WRITTEN TASK: Reproduce exactly the lines from the line with "for (let j = 0; j < n;" through the line with "if empty is", both included, and no other lines.

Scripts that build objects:
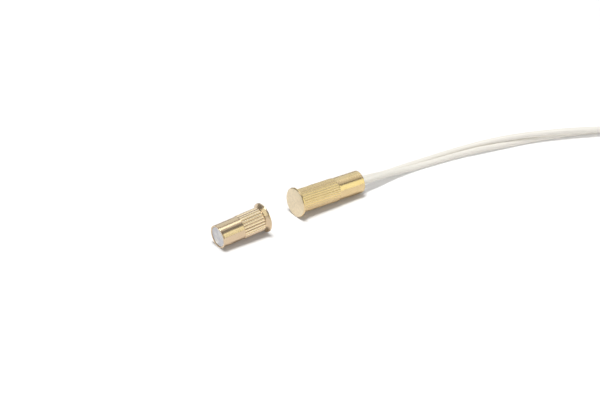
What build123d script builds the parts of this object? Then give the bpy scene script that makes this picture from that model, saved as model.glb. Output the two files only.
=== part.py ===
from build123d import *
import math
import os

# Recessed magnetic contact: a turned brass contact barrel with two leads, and the
# turned brass magnet barrel that works it. Both lie on a table, flange towards flange.
# Millimetres, +Z up. +X runs along the contact barrel from its flange to its leads.
# The origin is on the table, under the middle of the two barrels' box.

# ---- contact barrel (stations along its axis, from the flange's outer face) ----
CONTACT_FLANGE_R = 4.12
CONTACT_FLANGE_T = 0.55
CONTACT_FLANGE_EDGE = 0.18      # bevel round the outer face
KNURL_R = 3.284                 # crests of the fine straight knurl
KNURL_ROOT_R = 3.14
KNURL_CORE_R = 3.06
KNURL_COUNT = 32
KNURL_PHASE = 7.9               # degrees from +Y to a crest
KNURL_END = 13.20
CONTACT_R = 3.175               # plain rear section
CONTACT_LEN = 21.29
CONTACT_TAIL_BEVEL = 0.20
CONTACT_BORE_R = 2.675
CONTACT_WALL_FRONT = 0.95       # closed end
POTTING_END = 20.70             # potting stops short of the rim

# ---- reed switch and its wiring, inside the contact barrel ----
LEADS_ROLL = -7.6               # the plane of the two leads, turned about the axis
LEAD_OFFSET = 0.908             # each lead's distance from the axis
REED_Y = -0.28                  # glass axis, off centre to leave room for the return wire
RETURN_Y = 1.50
GLASS_R = 1.0
GLASS_BORE_R = 0.68
GLASS_START = 3.20
GLASS_END = 13.70
GLASS_SEAL = 1.5                # solid glass at each end, fused round the wire
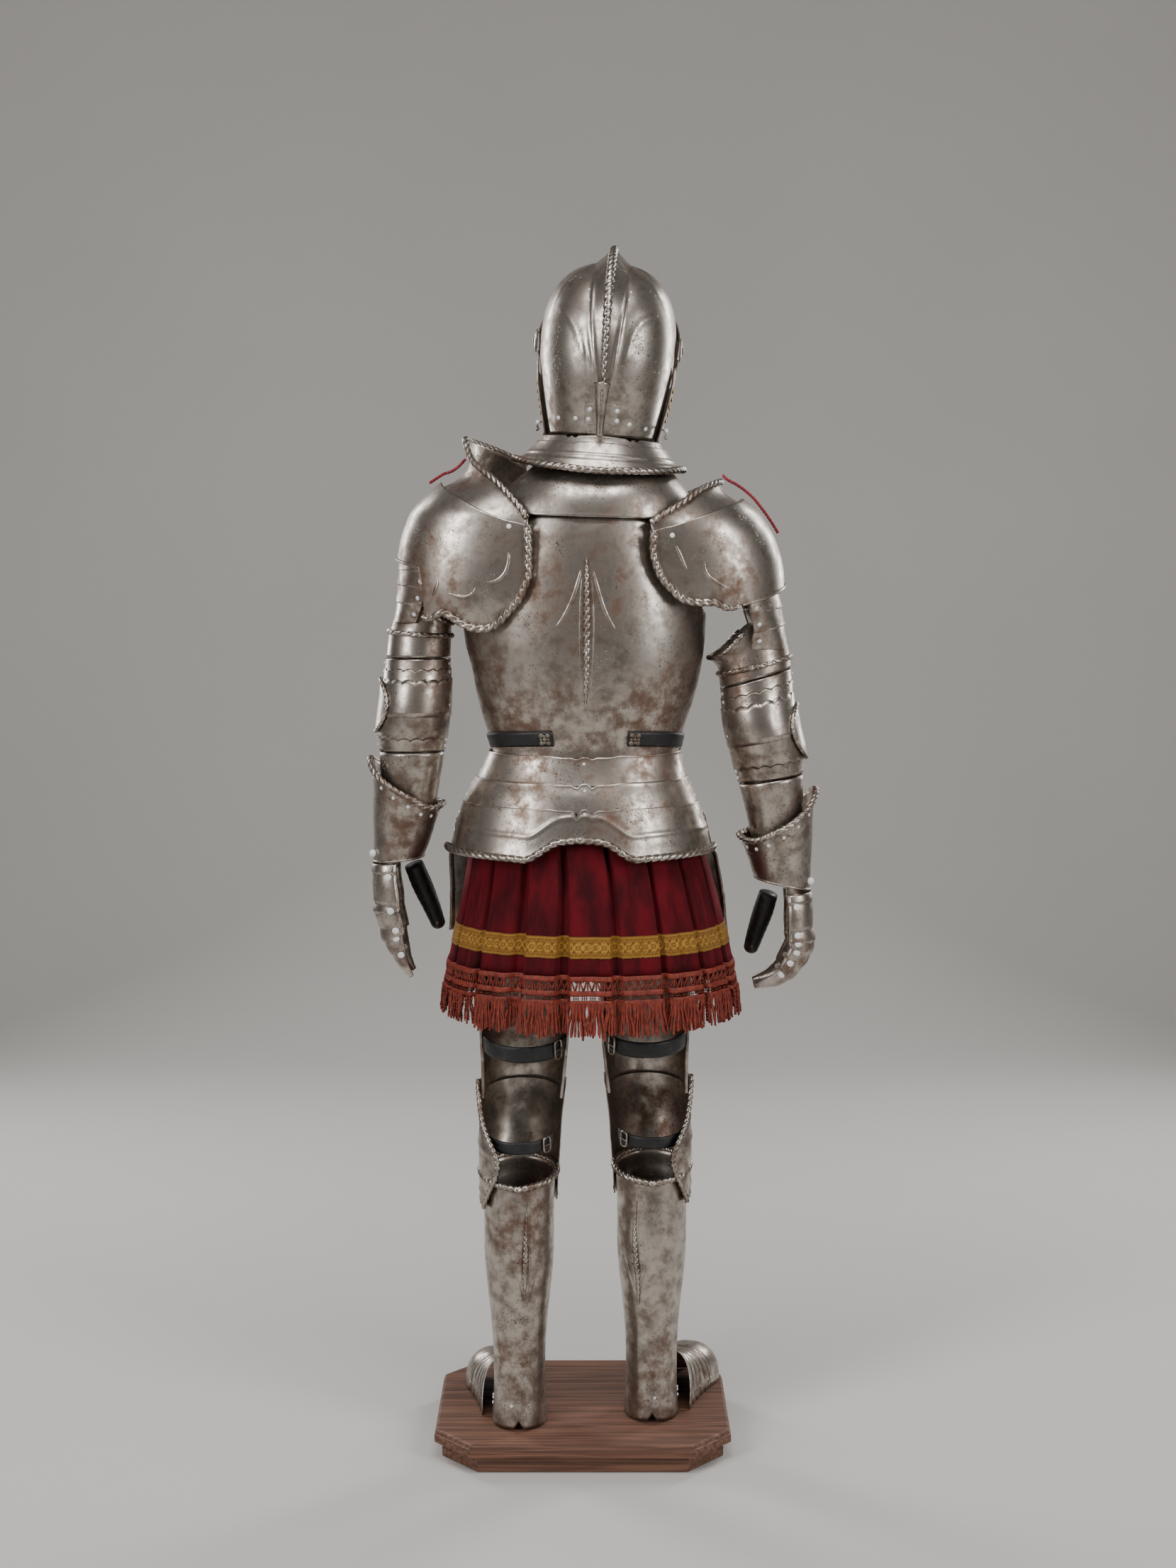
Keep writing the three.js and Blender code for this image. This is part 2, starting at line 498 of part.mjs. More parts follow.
// ---------------------------------------------------------------- shoulders and arms
// Angles of the shoulder plates count from the back towards the outer side, so 90 is outermost.
const SHOULDERS = {
  left: {
    form: table('z w b f', [
      [1250, 184, 112, 110], [1300, 184, 124, 120], [1350, 181, 129, 122], [1390, 174, 129, 121], [1411, 167, 127, 118],
      [1432, 157, 122, 110], [1453, 138, 110, 97], [1474, 113, 88, 78], [1492, 86, 68, 60]]),
    centre: -100,
    hollow: 36,
    hem: table('a v', [[-4.5, 1337], [-2, 1310], [0, 1293], [6, 1264], [14, 1259], [21, 1267], [30, 1283], [43, 1276],
      [46.5, 1346], [60, 1352], [75, 1357], [90, 1360], [105, 1357], [120, 1352], [133.5, 1346], [137, 1276], [150, 1283], [160, 1296], [168, 1320]]),
    top: table('a v', [[-4.5, 1409], [16, 1434], [33, 1452], [65, 1470], [90, 1474], [115, 1468], [147, 1450], [168, 1428], [184, 1412]]),
    rim: table('a x y z', [[-4.5, -80, -124, 1419], [12, -93, -114, 1437], [30, -119, -93, 1466], [50, -144, -68, 1489],
      [70, -163, -38, 1509], [90, -173, -5, 1537], [110, -166, 30, 1536], [135, -140, 65, 1527], [160, -112, 88, 1515],
      [184, -86, 106, 1500]]),
    lames: table('z x w b f', [
      [1262, -241, 45, 50, 50], [1300, -200, 82, 84, 80], [1340, -140, 139, 112, 106], [1368, -102, 172, 124, 116]]),
    lameEnds: [10, 47],
  },
  right: {
    form: table('z w b f', [
      [1250, 183, 112, 110], [1300, 181, 122, 119], [1350, 177, 128, 122], [1389, 165, 130, 120], [1411, 153, 128, 116],
      [1432, 137, 120, 107], [1453, 112, 101, 92], [1470, 84, 80, 74]]),
    centre: 125,
    hollow: 4,
    hem: table('a v', [[-5, 1372], [-3, 1345], [0, 1322], [4, 1303], [11, 1297], [19, 1297], [25, 1288], [33, 1292],
      [46, 1300], [60, 1308], [75, 1316], [90, 1322], [105, 1316], [120, 1308], [134, 1300], [147, 1292], [158, 1300], [169, 1330]]),
    top: table('a v', [[-5, 1401], [10, 1418], [37, 1437], [70, 1448], [90, 1450], [110, 1448], [143, 1436], [170, 1418], [185, 1400]]),
    rim: table('a x y z', [[-5, 99, -125, 1412], [8, 120, -120, 1426], [25, 150, -100, 1444], [45, 176, -73, 1462],
      [65, 198, -40, 1471], [90, 206, 0, 1473], [115, 198, 38, 1470], [140, 172, 72, 1460], [162, 140, 98, 1444],
      [185, 104, 113, 1424]]),
    lames: table('z x w b f', [
      [1222, 264, 46, 50, 50], [1255, 247, 60, 72, 70], [1290, 200, 101, 97, 95], [1330, 130, 165, 117, 112]]),
    lameEnds: [8, 44],
  },
};
const towards = (rows, value) => read(rows, value, 'a');

function pauldron(side, sign) {
  const form = side.form.map((row) => ({ ...row, x: side.centre, p: 2.4 }));
  const marks = side.hem.map((row) => row.a);
  return plate(form, {
    angles: marks.map((a) => sign * a),
    bottom: (angle) => side.hem.find((row) => Math.abs(row.a - sign * angle) < 1e-6).v,
    top: (angle) => towards(side.top, sign * angle).v,
    rows: 5,
    thick: WALL,
  });
}
/** The upper lame: tucked under the main plate, rising to the roped rim by the neck. */
function pauldronCollar(side, sign) {
  const inset = NEST + 1.2;
  const form = side.form.map((row) => ({ ...row, w: row.w - inset, b: row.b - inset, f: row.f - inset, x: side.centre, p: 2.4 }));
  const base = side.rim.map(({ a }) => onForm(form, sign * a, towards(side.top, a).v - 7));
  base.forEach((p) => p.setZ(p.z - 3));
  const rim = side.rim.map(({ x, y, z }) => new THREE.Vector3(x, y, z));
  const rows = [0, 0.35, 0.7, 1].map((t) => side.rim.map(({ a }, i) => {
    const hollow = new THREE.Vector3().lerpVectors(base[i], rim[i], 0.65);
    hollow.x -= sign * side.hollow * Math.sin(a * DEG) ** 2;
    hollow.z = mix(base[i].z, rim[i].z, 0.3);
    return new THREE.QuadraticBezierCurve3(base[i], hollow, rim[i]).getPoint(t);
  }));
  return sheet(rows, { thick: THIN, flip: sign < 0 });
}
function pauldronLames(side, sign) {
  const form = side.lames.map((row) => ({ ...row, p: 2.3 }));
  const [low, high] = [side.lames[0].z, side.lames[side.lames.length - 1].z];
  return plate(form, {
    from: (t) => sign * mix(side.lameEnds[0], side.lameEnds[1], t),
    to: (t) => sign * mix(180 - side.lameEnds[0], 180 - side.lameEnds[1], t),
    bottom: low + 2, top: high - 4, cols: 10, rows: 3, thick: THIN, out: -0.4,
  });
}

// Each arm as level sections; the right arm hangs straighter and lower.
const ARMS = {
  left: {
    form: table('z x y w b f', [
      [1258, -245, 0, 46, 47, 47], [1240, -247, 0, 47.5, 48, 48], [1200, -250, 0, 49, 51, 49], [1150, -253, 0, 52, 60, 50],
      [1110, -257, 2, 53, 60, 50], [1070, -260, 5, 50, 52, 48], [1030, -263, 8, 46, 47, 46], [990, -266, 11, 42, 43, 42],
      [950, -269, 14, 38, 39, 38]]),
    rerebrace: { low: [1212, 1212], high: [1258, 1258] },
    couter: { low: [1070, 1070], high: [1209, 1209] },
    vambrace: { low: [962, 962], high: [1067, 1067] },
  },
  right: {
    form: table('z x y w b f', [
      [1250, 255, 0, 49, 50, 50], [1220, 259, 0, 54, 52, 52], [1190, 261, 0, 55, 53, 52], [1150, 265, 0, 54, 57, 51],
      [1110, 271, 0, 56, 62, 52], [1075, 279, 3, 56, 60, 51], [1040, 284, 6, 52, 52, 48], [1000, 290, 9, 47, 47, 45],
      [960, 296, 12, 43, 43, 42], [915, 301, 15, 38, 38, 37]]),
    rerebrace: { low: [1166, 1197], high: [1216, 1219] },
    couter: { low: [1020, 1036], high: [1163, 1194] },
    vambrace: { low: [915, 915], high: [1016, 1032] },
  },
};
/** A ring plate on an arm; its edges slope from the inner side to the outer one. */
function armPlate(arm, band, sign, options) {
  const form = arm.form.map((row) => ({ ...row, p: 2.1 }));
  const slope = ([inner, outer]) => (a) => mix(inner, outer, (1 + sign * Math.sin(a * DEG)) / 2);
  return plate(form, { ring: true, cols: 16, bottom: slope(band.low), top: slope(band.high), ...options });
}

const GAUNTLETS = {
  left: {
    cuff: table('z x y w b f', [
      [896, -285, 16, 37, 44, 42], [914, -281, 15, 41, 46, 44], [940, -276, 14, 45.5, 48, 47], [985, -270, 11, 52, 55, 52],
      [1060, -261, 8, 60, 64, 60]]),
    rim: curve([[-90, 988], [-40, 985], [0, 1004], [45, 1030], [90, 1055], [135, 1040], [180, 1010], [225, 988], [270, 988]]),
    hem: [905, 898],
    hand: table('s x z d h y', [
      [0, -323, 895, 38, 44, 16], [30, -322, 866, 38, 46, 16], [58, -320, 838, 40, 48, 17], [75, -321, 821, 42, 48, 18],
      [98, -313, 799, 38, 46, 19], [120, -309, 777, 38, 44, 20], [145, -297, 757, 27, 42, 20], [170, -284, 736, 18, 38, 20],
      [195, -267, 717, 8, 30, 20]]),
    thumb: table('s x y z r', [[0, -262, 40, 888, 15], [35, -250, 48, 856, 16], [80, -236, 52, 822, 14], [110, -226, 52, 796, 11.5]]),
  },
  right: {
    cuff: table('z x y w b f', [
      [852, 312, 18, 38, 42, 40], [868, 308, 17, 42.5, 45, 43], [892, 304, 16, 47.5, 48, 46], [940, 298, 13, 55, 56, 53],
      [1012, 295, 9, 58.5, 62, 58]]),
    rim: curve([[-90, 938], [-40, 934], [0, 950], [45, 980], [90, 1008], [135, 992], [180, 960], [225, 940], [270, 938]]),
    hem: [872, 854],
    hand: table('s x z d h y', [
      [0, 351, 851, 38, 42, 18], [25, 353, 826, 38, 45, 18], [50, 353, 801, 38, 47, 19], [73, 357, 778, 42, 48, 20],
      [95, 353, 756, 38, 46, 20], [120, 341, 735, 36, 44, 21], [148, 321, 713, 30, 42, 22], [175, 298, 703, 22, 38, 22],
      [210, 265, 700, 8, 30, 22]]),
    thumb: table('s x y z r', [[0, 288, 42, 842, 15], [35, 280, 50, 812, 16], [80, 270, 55, 780, 14], [105, 263, 56, 757, 12]]),
  },
};
function gauntletCuff(side, sign) {
  const form = side.cuff.map((row) => ({ ...row, p: 2.1 }));
  const hem = (a) => mix(side.hem[0], side.hem[1], (1 + sign * Math.sin(a * DEG)) / 2);
  const rim = (a) => side.rim(((sign * a + 450) % 360) - 90);
  return plate(form, { ring: true, cols: 16, rows: 3, bottom: hem, top: rim, thick: THIN });
}
/** The mitten: U shaped sections set square to the back of the hand, open to the palm. */
function mitten(side, sign) {
  const rows = side.hand;
  const cols = 8;
  const grid = rows.map((row, i) => {
    const [a, b] = [rows[Math.max(i - 1, 0)], rows[Math.min(i + 1, rows.length - 1)]];
    const along = new THREE.Vector3(b.x - a.x, 0, b.z - a.z).normalize();
    const inward = new THREE.Vector3(along.z, 0, -along.x).multiplyScalar(sign);
    const back = new THREE.Vector3(row.x, row.y, row.z);
    const points = [];
    for (let j = 0; j <= cols; j += 1) {
      const turn = -Math.PI / 2 + Math.PI * j / cols;
      const across = row.h * power(Math.sin(turn), 0.8);
      const sink = row.d * (1 - Math.abs(Math.cos(turn)) ** 0.8);
      points.push(back.clone().addScaledVector(inward, sink).add(new THREE.Vector3(0, across, 0)));
    }
    return points;
  });
  return sheet(grid, { thick: THIN, flip: sign < 0 });
}
/** A round tapered finger of the glove, closed at both ends. */
function gloveThumb(side) {
  const rows = side.thumb;
  const n = 8;
  const rings = [];
  rows.forEach((row, i) => {
    const next = rows[Math.min(i + 1, rows.length - 1)];
    const before = rows[Math.max(i - 1, 0)];
    const along = new THREE.Vector3(next.x - before.x, next.y - before.y, next.z - before.z).normalize();
    const u = new THREE.Vector3(0, 1, 0).cross(along).normalize();
    const v = along.clone().cross(u);
    const ring = (centre, r) => Array.from({ length: n }, (_, j) => {
      const turn = 2 * Math.PI * j / n;
      return centre.clone().addScaledVector(u, r * Math.cos(turn)).addScaledVector(v, r * Math.sin(turn));
    });
    const centre = new THREE.Vector3(row.x, row.y, row.z);
    rings.push(ring(centre, row.r));
    if (i === rows.length - 1) {
      rings.push(ring(centre.clone().addScaledVector(along, row.r * 0.6), row.r * 0.75));
      rings.push(ring(centre.clone().addScaledVector(along, row.r * 0.95), row.r * 0.3));
    }
  });
  return stack(rings);
}

for (const { name, sign } of SIDES) {
  const shoulder = SHOULDERS[name];
  const arm = ARMS[name];
  const gauntlet = GAUNTLETS[name];
  add(`pauldron_${name}`, pauldron(shoulder, sign), steel);
  add(`pauldron_collar_${name}`, pauldronCollar(shoulder, sign), steel);
  add(`pauldron_lames_${name}`, pauldronLames(shoulder, sign), steel);
  add(`rerebrace_${name}`, armPlate(arm, arm.rerebrace, sign, { rows: 1, thick: WALL }), steel);
  add(`couter_${name}`, armPlate(arm, arm.couter, sign, { rows: 4, thick: THIN, out: 1 }), steel);
  add(`vambrace_${name}`, armPlate(arm, arm.vambrace, sign, { rows: 2, thick: THIN }), steel);
  add(`gauntlet_cuff_${name}`, gauntletCuff(gauntlet, sign), steel);
  add(`gauntlet_hand_${name}`, mitten(gauntlet, sign), steel);
  add(`glove_thumb_${name}`, gloveThumb(gauntlet), leather);
  add(`tasset_${name}`, tasset(sign), steel);
  add(`waist_strap_${name}`, waistStrap(sign), leather);
  add(`visor_pivot_${name}`, pivotPin(sign), steel, helmet);
}

// ---------------------------------------------------------------- arming laces
// Each red twisted cord lies over the shoulder plate, one end hanging.
const LACE_ROUTES = {
  left: [[-176, -14, 1508], [-186, -18, 1497], [-196, -20, 1490], [-208, -18, 1486], [-219, -12, 1480], [-230, -6, 1473]],
  right: [[212, 4, 1484], [218, -4, 1478], [232, -10, 1470], [246, -10, 1460], [258, -8, 1449], [268, -6, 1437],
    [278, -4, 1424], [287, -2, 1411], [295, 0, 1398]],
};
function lace(points) {
  const path = new THREE.CatmullRomCurve3(points.map(([x, y, z]) => new THREE.Vector3(x, y, z)));
  const section = new THREE.Shape();
  const n = 8;
  for (let j = 0; j < n; j += 1) {
    const turn = 2 * Math.PI * j / n;
    const [x, y] = [LACE / 2 * Math.cos(turn), LACE / 2 * Math.sin(turn)];
    if (j === 0) section.moveTo(x, y);
    else section.lineTo(x, y);
  }
  section.closePath();
  return new THREE.ExtrudeGeometry(section, { steps: 8, extrudePath: path, bevelEnabled: false });
}
for (const { name } of SIDES) add(`lace_${name}`, lace(LACE_ROUTES[name]), red);

export default group;
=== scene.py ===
"""A suit of plate armour on a wooden plinth, dressed in metres from level sections in millimetres.

+Z is up, +Y is the way the suit faces and +X its right hand side as seen from behind.
"""

import logging
import math
from dataclasses import dataclass, field
from enum import Enum
from typing import Callable, Iterable, Sequence

import bmesh
import bpy
import numpy as np
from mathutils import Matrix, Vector


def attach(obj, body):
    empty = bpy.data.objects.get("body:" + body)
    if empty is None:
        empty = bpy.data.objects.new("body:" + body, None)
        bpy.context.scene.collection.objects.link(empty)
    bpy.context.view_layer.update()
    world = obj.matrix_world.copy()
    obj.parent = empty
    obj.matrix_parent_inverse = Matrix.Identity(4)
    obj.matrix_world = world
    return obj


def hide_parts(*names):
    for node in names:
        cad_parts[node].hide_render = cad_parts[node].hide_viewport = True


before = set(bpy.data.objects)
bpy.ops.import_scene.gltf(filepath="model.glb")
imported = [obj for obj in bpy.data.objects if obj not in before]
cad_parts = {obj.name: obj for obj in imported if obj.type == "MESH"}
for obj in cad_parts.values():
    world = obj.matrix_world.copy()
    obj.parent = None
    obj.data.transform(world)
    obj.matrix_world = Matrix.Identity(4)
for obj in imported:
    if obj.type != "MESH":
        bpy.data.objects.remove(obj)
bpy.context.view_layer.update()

log = logging.getLogger("armour")
MM = 0.001
Grid = np.ndarray
Rule = Callable[[np.ndarray], np.ndarray]

# ------------------------------------------------------------------ driving sizes, millimetres
WALL = 1.8           # the large plates
THIN = 1.4           # lames and limb plates
NEST = 2.6           # how far one lame lies outside the next
SEAM = 0.5           # clearance between neighbouring pieces
LEATHER = 2.2        # straps
LACE = 5.0           # diameter of the red laces
ROPE_PITCH = 12.0    # one turn of a roped edge
DETAIL = 0.5         # share of the rows and columns given for a plate that its mesh is built with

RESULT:
  for (let j = 0; j < n; j += 1) {
    const turn = 2 * Math.PI * j / n;
    const [x, y] = [LACE / 2 * Math.cos(turn), LACE / 2 * Math.sin(turn)];
    if (j === 0) section.moveTo(x, y);
    else section.lineTo(x, y);
  }
  section.closePath();
  return new THREE.ExtrudeGeometry(section, { steps: 8, extrudePath: path, bevelEnabled: false });
}
for (const { name } of SIDES) add(`lace_${name}`, lace(LACE_ROUTES[name]), red);

export default group;
=== scene.py ===
"""A suit of plate armour on a wooden plinth, dressed in metres from level sections in millimetres.

+Z is up, +Y is the way the suit faces and +X its right hand side as seen from behind.
"""

import logging
import math
from dataclasses import dataclass, field
from enum import Enum
from typing import Callable, Iterable, Sequence

import bmesh
import bpy
import numpy as np
from mathutils import Matrix, Vector


def attach(obj, body):
    empty = bpy.data.objects.get("body:" + body)
    if empty is None:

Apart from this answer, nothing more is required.